DATA EXCERPT:
★ ★ ★ ★ ★ ★ ★

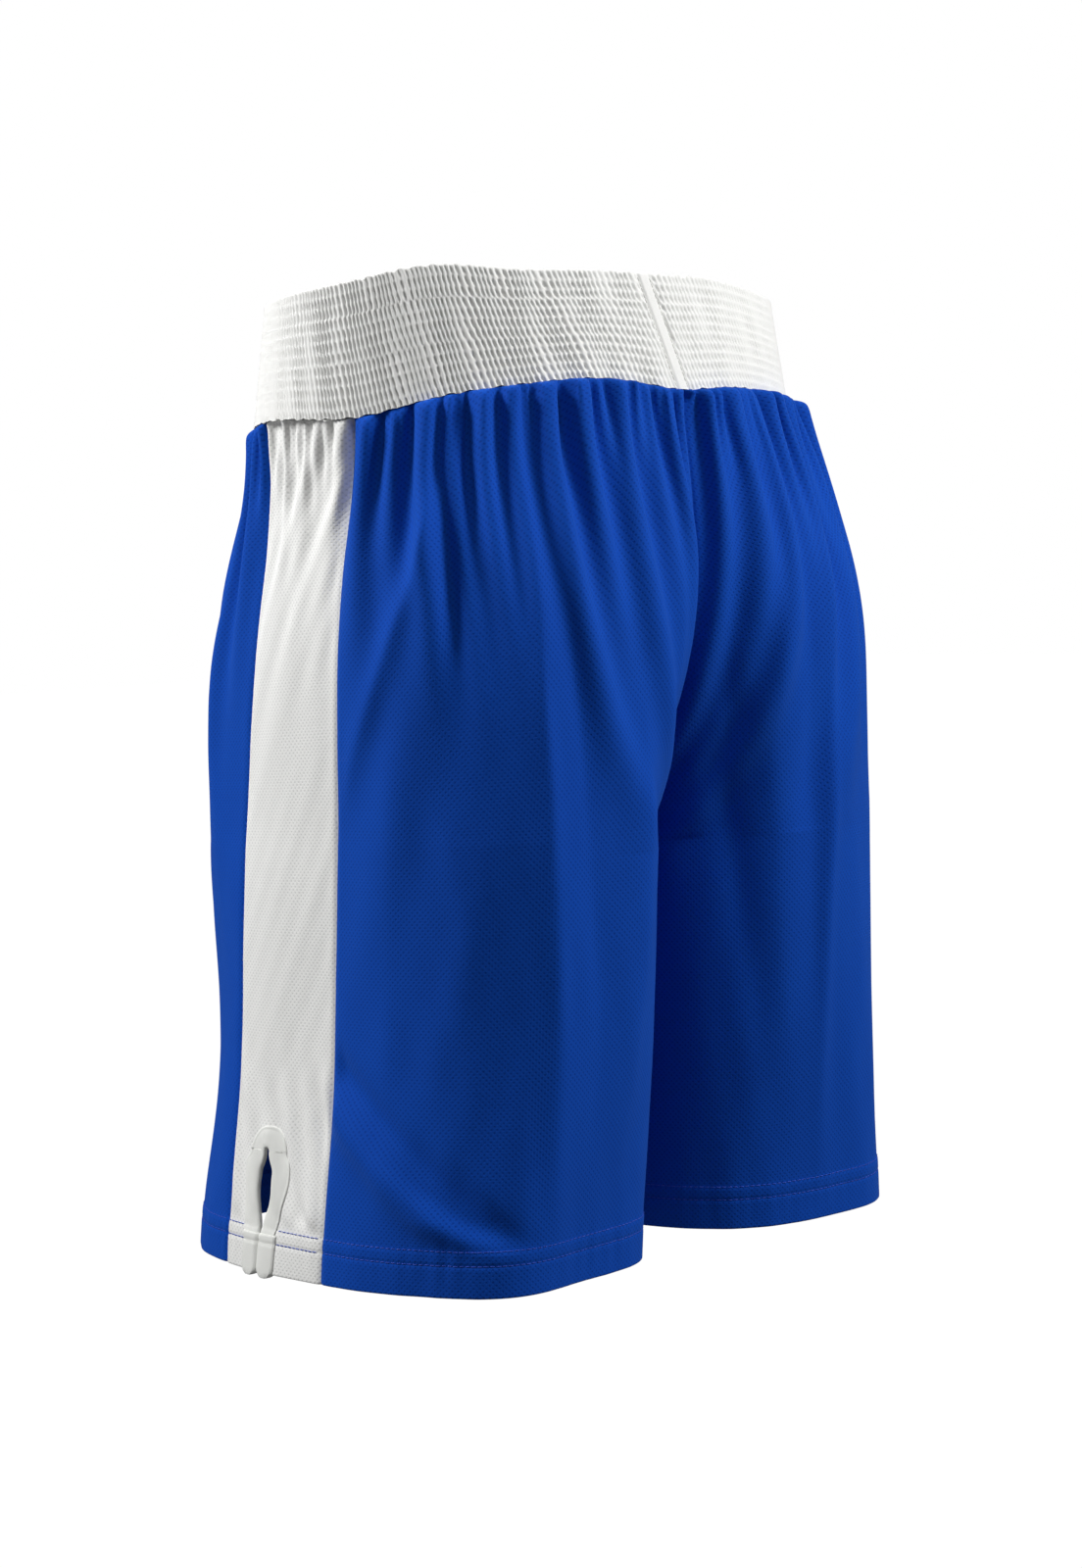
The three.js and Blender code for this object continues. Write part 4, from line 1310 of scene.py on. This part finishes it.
def add_light(name, azimuth, elevation, distance, size, power):
    light = bpy.data.lights.new(name, "AREA")
    light.shape = "DISK"
    light.size = size
    light.energy = power
    a, e = math.radians(azimuth), math.radians(elevation)
    offset = Vector((math.sin(a) * math.cos(e), -math.cos(a) * math.cos(e), math.sin(e))) * distance
    obj = add_to_scene(name, light)
    obj.location = Vector(STAGE_MIDDLE) + offset
    obj.rotation_euler = (-offset).to_track_quat("-Z", "Y").to_euler()


def add_world():
    """A white backdrop for the camera that lights the cloth only a little."""
    world = bpy.data.worlds.new("studio")
    bpy.context.scene.world = world
    world.use_nodes = True
    tree = world.node_tree
    mix = tree.nodes.new("ShaderNodeMixShader")
    backdrop = tree.nodes.new("ShaderNodeBackground")
    for number, (source, strength) in enumerate(((tree.nodes["Background"], FILL), (backdrop, 1.0)), 1):
        source.inputs["Color"].default_value = (1, 1, 1, 1)
        source.inputs["Strength"].default_value = strength
        tree.links.new(source.outputs[0], mix.inputs[number])
    rays = tree.nodes.new("ShaderNodeLightPath")
    tree.links.new(rays.outputs["Is Camera Ray"], mix.inputs["Fac"])
    tree.links.new(mix.outputs[0], tree.nodes["World Output"].inputs["Surface"])


def add_camera():
    """The photo's view: from the wearer's left and behind, looking a little down."""
    azimuth, pitch, roll = (math.radians(CAMERA[angle]) for angle in ("azimuth", "pitch", "roll"))
    away = Vector((math.sin(azimuth), math.cos(azimuth), 0)) * CAMERA["distance"]
    data = bpy.data.cameras.new("photo_camera")
    data.sensor_fit = "VERTICAL"
    data.sensor_height = 36
    data.lens = CAMERA["lens"]
    data.clip_end = 50
    camera = add_to_scene("photo_camera", data)
    place = Matrix.Translation(away + Vector((0, 0, CAMERA["height"])))
    for angle, axis in ((math.pi - azimuth, "Z"), (math.pi / 2 + pitch, "X"), (roll, "Z")):
        place = place @ Matrix.Rotation(angle, 4, axis)
    camera.matrix_world = place
    bpy.context.scene.camera = camera


def add_stage():
    add_floor()
    add_world()
    for name, light in LIGHTS.items():
        add_light(name, *light)
    add_camera()
    bpy.context.scene.view_settings.view_transform = "Standard"


dress_waist()
for leg_name in SIDES:
    dress_leg(leg_name)
add_stage()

★ ★ ★ ★ ★ ★ ★

TASK TO CARRY OUT: Copy out every line in the listing where the word "from" appears.

TASK ANSWER:
The three.js and Blender code for this object continues. Write part 4, from line 1310 of scene.py on. This part finishes it.
    """The photo's view: from the wearer's left and behind, looking a little down."""